Another reason I pretty much had to go with the yeast is that I wanted to bake my doughnuts. Not that I don't love an amazingly crispy, greasy fried doughnut, I most certainly do. In fact, I would have preferred to make them that way, although I just didn't want to waste all the oil. My family does have oil specifically for frying things, however, the only things that have been fried in it are savory things. We use it to make tempura shrimp, fish, or even chicken, so nothing sweet has ever been fried in it and I was afraid it would affect the taste of my doughnuts. Plus, here's another confession. I've never fried anything! So again, being as I'm totally inexperienced in frying, I decided just to go with baking.
So...how did the process go? In all actuality, without a hitch! My first baking experience with yeast was a complete success. I measured the temperature of the milk carefully so as not to kill the yeast, and after about five minutes, my yeast was happily bubbling and expanding away. I added the rest of the ingredients, kneaded the dough, placed it in a bowl, and sure enough, after an hour it had doubled and looked just like it was supposed to. I cut out the doughnuts, let them rise again, and baked them and they turned out nice and light and fluffy. I originally was going to use two glazes to frost them, a chocolate and a strawberry, but the recipe ended up making less doughnuts than I thought it would, so I just stuck with a my favorite chocolate glaze recipe. While I'm sad I didn't get to make a strawberry glazed, I am happy that it didn't make too many doughnuts, since we just don't need that many in the house! So I glazed them, and topped a few with toffee bits, one with sprinkles, and left the rest plain. And oh, for the doughnut holes, I rolled them around in some melted butter and then covered them in cinnamon sugar. Very tasty! The only thing I was slightly disappointed about was that the dough itself tasted a little bland. It called for some nutmeg, but I usually find nutmeg too strong, so I omitted it. I was going to substitute cinnamon, but didn't, and ended up wishing I had. But other than that, they were very good and definitely worth trying again! Maybe next time I'll get to fry them. ;)
Baked Doughnuts (from Piece of Cake)
I got 5 large doughnuts, plus 5 doughnut holes of course, plus a tiny bit of extra dough.
- 1/2 cup plus 3 tablespoons warm milk, divided, 95 to 105 degrees (make sure to take its temperature, as the yeast will be killed if its too warm)
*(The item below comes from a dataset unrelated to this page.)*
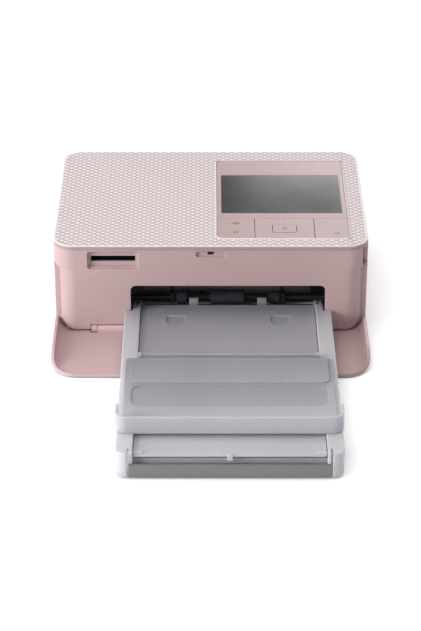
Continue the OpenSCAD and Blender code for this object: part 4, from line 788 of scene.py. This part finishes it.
def frontDoor():
    hingeY, hingeZ = fasciaY + door["hinge"][0], door["hinge"][1]
    half, radius = door["knuckle"][:2]
    (left, near, foot), (right, far, top) = door["hook"]
    hook = addBox("hook", (left, fasciaY + near, foot), (right, fasciaY + far, top))
    farTop = lambda vert: vert.co.z > top - 1 * mm and vert.co.y > fasciaY + far - 1 * mm
    roundEdges(hook, lambda edge: all(farTop(vert) for vert in edge.verts), door["hookRound"], 3)
    web = addBox("web", (-half, hingeY - radius, door["webLow"]), (half, hingeY, hingeZ))
    nearTop = lambda vert: vert.co.y < hingeY - radius * 0.9 and vert.co.z > hingeZ * 0.9
    roundEdges(web, lambda edge: all(nearTop(vert) for vert in edge.verts), door["webRound"], 3)
    knuckle = addRod("knuckle", (0, hingeY, hingeZ), *door["knuckle"])
    pin = addRod("pin", (0, hingeY, hingeZ), *door["pin"])
    piece = joinAs("doorTray", [doorTray(), knuckle, pin, web, hook])
    settle(piece, "pink_door", "front_door", angle=35)
    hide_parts("front_door")


latch = {
    # a black plate inside the hole that the door's hook enters, which paints the shade in it
    "half": 2.2 * mm,
    "deep": (2.0 * mm, 2.3 * mm),
    "drop": 5.4 * mm,  # from the cover's top to the middle of the latch recess
    "below": 1.3 * mm,
    "above": 2.0 * mm,
}


def latchShade():
    # a black plate where the hole holds only shade: painted shade
    holeZ = coverHigh.z - latch["drop"]
    front, back = latch["deep"]
    shade = addBox("latchShade", (-latch["half"], fasciaY + front, holeZ - latch["below"]),
                   (latch["half"], fasciaY + back, holeZ + latch["above"]))
    settle(shade, "black_plastic", "housing")


frontDoor()
latchShade()
print("front door modelled")


# Marks on the keys: short bars, a hooked arrow, a ring and a switch sign.
# Places are counted from the middle of their key.

marks = {
    "thick": 0.05 * mm,
    "line": 0.35 * mm,
    "lineRound": 0.45,  # share of the line's width that rounds its ends
    "ringSteps": 28,
    "menu": {"back": 6.4 * mm, "step": 0.95 * mm, "long": 4.6 * mm},
    "arrowFront": 5.4 * mm,
    "arrow": [
        # mm to the right and back, way, mm long, turned by degrees
        (0.1, 0, "x", 2.9, 0),
        (1.5, 0.75, "y", 1.8, 0),
        (0.75, 1.5, "x", 1.8, 0),
        (-0.95, 0.5, "y", 1.6, -45),
        (-0.95, -0.5, "y", 1.6, 45),
    ],
    "okRadius": 1.4 * mm,
    "tick": {"front": 2.4 * mm, "long": 1.6 * mm},  # in front of the pad's back edge
    "power": {"right": 2.8 * mm, "front": 6.4 * mm, "radius": 1.35 * mm, "gap": 80,
              "bar": 1.5 * mm, "barBack": 1.1 * mm},
}


def bar(name, centre, way, length, turn=0):
    # A thin bar with rounded ends, lying on a key
    line, thick = marks["line"], marks["thick"]
    size = (length, line, thick) if way == "x" else (line, length, thick)
    piece = addBlock(name, centre, size, turn)
    roundEdges(piece, lambda edge: abs(edgeSpan(edge).normalized().z) > 0.9,
               line * marks["lineRound"], 3)
    return piece


def ringMark(name, centre, radius, gap=0):
    # A flat ring, open over gap degrees at its back
    bpy.ops.object.select_all(action="DESELECT")
    bpy.ops.mesh.primitive_plane_add(size=1, location=(centre[0], centre[1] + radius, centre[2]),
                                     rotation=(0, radians(90), 0))
    piece = newPiece(name, (marks["thick"], marks["line"], 1))
    startEdit(piece, "VERT")
    bpy.ops.mesh.select_all(action="SELECT")
    if gap:
        bpy.ops.transform.rotate(value=radians(gap / 2), orient_axis="Z", center_override=centre)
    bpy.ops.mesh.select_all(action="SELECT")
    bpy.ops.mesh.spin(steps=marks["ringSteps"], angle=radians(360 - gap), center=centre, axis=(0, 0, 1))
    bpy.ops.mesh.select_all(action="SELECT")
    bpy.ops.mesh.remove_doubles(threshold=0.005 * mm)
    bpy.ops.mesh.normals_make_consistent(inside=False)
    endEdit()
    return piece


def printMark(name, parts, body):
    settle(joinAs(name, parts), "grey_print", body)


def keyMarks():
    lift = marks["thick"] / 2
    keyX, keyY, keyTop = (keyLow.x + keyHigh.x) / 2, (keyLow.y + keyHigh.y) / 2, keyHigh.z + lift
    menu = marks["menu"]
    menuY = keyY + menu["back"]
    bars = [bar("bar", (keyX, menuY + row * menu["step"], keyTop), "x", menu["long"]) for row in (-1, 0, 1)]
    printMark("menuMark", bars, "menu_key")
    arrowY = keyY - marks["arrowFront"]
    arrow = [bar("bar", (keyX + right * mm, arrowY + back * mm, keyTop), way, length * mm, radians(turn))
             for right, back, way, length, turn in marks["arrow"]]
    printMark("backMark", arrow, "menu_key")
    okLow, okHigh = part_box("ok_button")
    okX, okY = (okLow.x + okHigh.x) / 2, (okLow.y + okHigh.y) / 2
    ring = ringMark("okMark", (okX, okY, okHigh.z + lift), marks["okRadius"])
    printMark("okMark", [ring], "ok_button")
    padHigh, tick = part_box("nav_pad")[1], marks["tick"]
    short = bar("padMark", (okX, padHigh.y - tick["front"], padHigh.z + lift), "x", tick["long"])
    printMark("padMark", [short], "nav_pad")
    power = marks["power"]
    x, y, z = (powerLow.x + powerHigh.x) / 2 + power["right"], keyY - power["front"], powerHigh.z + lift
    sign = [ringMark("ring", (x, y, z), power["radius"], power["gap"]),
            bar("bar", (x, y + power["barBack"], z), "y", power["bar"])]
    printMark("powerMark", sign, "power_key")


keyMarks()
print("key marks modelled")


# Studio: pale floor, white surroundings, soft boxes

studio = {
    "floor": (0.80, 0.80, 0.80),
    "floorSize": 14,
    "paper": 20 * mm,  # size of the floor's faint clouds
    "floorGlow": 0.70,
    "glowReach": 0.10,  # how far from the object the glow of the floor fades, a painted shadow
    "sky": 0.36,
    "boxes": [
        # name, place, aimed at, width, height, watts
        ("softLeft", (-0.95, -0.50, 0.42), (0, 0, 0.03), 0.6, 0.6, 11),
        ("softTop", (-0.15, 0.20, 1.5), (0, 0, 0.03), 1.4, 1.0, 8.2),
        ("softBack", (0.55, 1.7, 0.56), (0.05, 0, 0.05), 1.0, 0.50, 8),
    ],
}


def layFloor():
    # The camera, reflections and see-through pieces see it glow, except close to the object, where a painted
    # shadow dims the glow
    bpy.ops.object.select_all(action="DESELECT")
    bpy.ops.mesh.primitive_plane_add(size=studio["floorSize"], location=(0, 0, 0))
    floor = bpy.context.active_object
    floor.name = "floor"
    finish = Finish("floor")
    seen = finish.put("LightPath", outlet="Is Camera Ray")
    rays = seen.socket.node.outputs
    for kind in ("Is Glossy Ray", "Is Transmission Ray"):
        seen = seen.larger(Wire(finish, rays[kind]))
    paper = finish.noise(studio["paper"], 3)
    # ambient occlusion dims the glow near the object: a painted shadow on the floor
    clear = finish.put("AmbientOcclusion", {"samples": 8}, {"Distance": studio["glowReach"]}, outlet="AO")
    finish.give(Base_Color=finish.mix(paper, tint(studio["floor"], 0.99), studio["floor"]), Roughness=0.9,
                Specular_IOR_Level=0.1)
    plain = Wire(finish, finish.shader.outputs[0])
    glow = finish.put("Emission", {}, {0: (1, 1, 1, 1), 1: studio["floorGlow"]})
    both = finish.put("AddShader", {}, {0: plain, 1: glow})
    shown = finish.put("MixShader", {}, {0: seen * clear, 1: plain, 2: both})
    finish.join(shown, finish.tree.nodes["Material Output"].inputs["Surface"])
    floor.data.materials.append(finish.owner)


def hangSoftBoxes():
    for name, place, target, width, height, watts in studio["boxes"]:
        data = bpy.data.lights.new(name, "AREA")
        data.shape = "RECTANGLE"
        data.size = width
        data.size_y = height
        data.energy = watts
        lamp = bpy.data.objects.new(name, data)
        lamp.location = place
        lamp.rotation_euler = (Vector(target) - Vector(place)).to_track_quat("-Z", "Y").to_euler()
        scene.collection.objects.link(lamp)


def lightSky():
    # White to the camera, dimmer as a light
    world = bpy.data.worlds.new("studio")
    scene.world = world
    finish = Finish("studio", world)
    sky = finish.tree.nodes["Background"]
    path = finish.put("LightPath", outlet="Is Camera Ray")
    sky.inputs[0].default_value = (1, 1, 1, 1)
    finish.join(studio["sky"] + path * (1 - studio["sky"]), sky.inputs[1])


layFloor()
hangSoftBoxes()
lightSky()
print("studio lit")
- 1 1/8 teaspoons active dry yeast
- 1 tablespoons butter, melted and still warm
- 1/3 cup sugar
- 1 egg
- 2 1/2 cups all-purpose flour
- 1/8 teaspoon freshly grated nutmeg (I omitted, but as I've mentioned, I would advise against that...if you don't like nutmeg, substitute with something else.)
- 1/2 teaspoon fine grain sea salt
- Place 3 tablespoons of the warm milk in the bowl of an electric mixer fitted with the paddle attachment. Stir in the yeast and set aside for at least five minutes. Place the remaining 1/2 cup of warm milk in a small bowl, stir in the butter and sugar, and add it to the yeast mixture. On low speed, stir in the egg, flour, nutmeg, and salt - just until the flour is incorporated. Switch to the dough hook and knead the dough for a few minutes at medium speed. At this point, make a few adjustments - if your dough is seriously sticky, add flour a few tablespoons at a time. Too dry? Add a little bit of milk. Eventually, you want the dough to pull away from the sides of the mixing bowl and become soft and smooth. Turn out the dough onto a floured work surface, knead it a few times by hand, and shape it into a smooth ball.
- Transfer the dough to an oiled bowl, cover with plastic wrap and put it in a warm place. Let the dough rise until its doubled in size, about 1 hour.
- Punch down the dough and roll it out 1/2-inch thick on a floured work surface. Using a 2-3 inch cookie cutter, stamp out circles. Transfer the circles to a parchment-lined baking sheet and cut holes in the centers with a smaller cutter, about half the diameter of the first--remember the hole will close up on the second rising if it's too small, so make it a little bigger than what a finished doughnuts would look like. (I actually just used two cups, since I don't own any round cookie cutters.) Cover the baking sheet with a clean cloth and let the doughnuts rise for another 45 minutes.
- Bake in a 375 degree oven until the bottoms are just golden, 8 to 10 minutes - start checking around 8. Better to underbake then overbake here--pull them early if in doubt. Remove the doughnuts from the oven and let cool for just a minute or two. Dip each one in your favorite glaze or dip in melted butter and coat with sugar. Serve immediately.
Makes enough to glaze 5 large doughnuts plus have a little left over.
- 3 tablespoons butter
- 2 tablespoons unsweetened cocoa powder
- 2 tablespoons milk
- 1 to 1 1/4 cups sifted confectioners' sugar
- Melt the butter in a small saucepan over low heat, about 2 minutes. Stir in the cocoa powder and milk. Cook the glaze, stirring, until it thickens and comes to a boil, about 2 minutes.
- Remove the pan from the heat and stir in 2 cups of confectioners' sugar, adding more if needed to make the mixture smooth and a little thicker than pancake syrup; don't let the glaze get too thick.
- Pour into a bowl and dip the still warm doughnuts in the glaze. Top with sprinkles or toffee bits or whatever you wish. Serve immediately.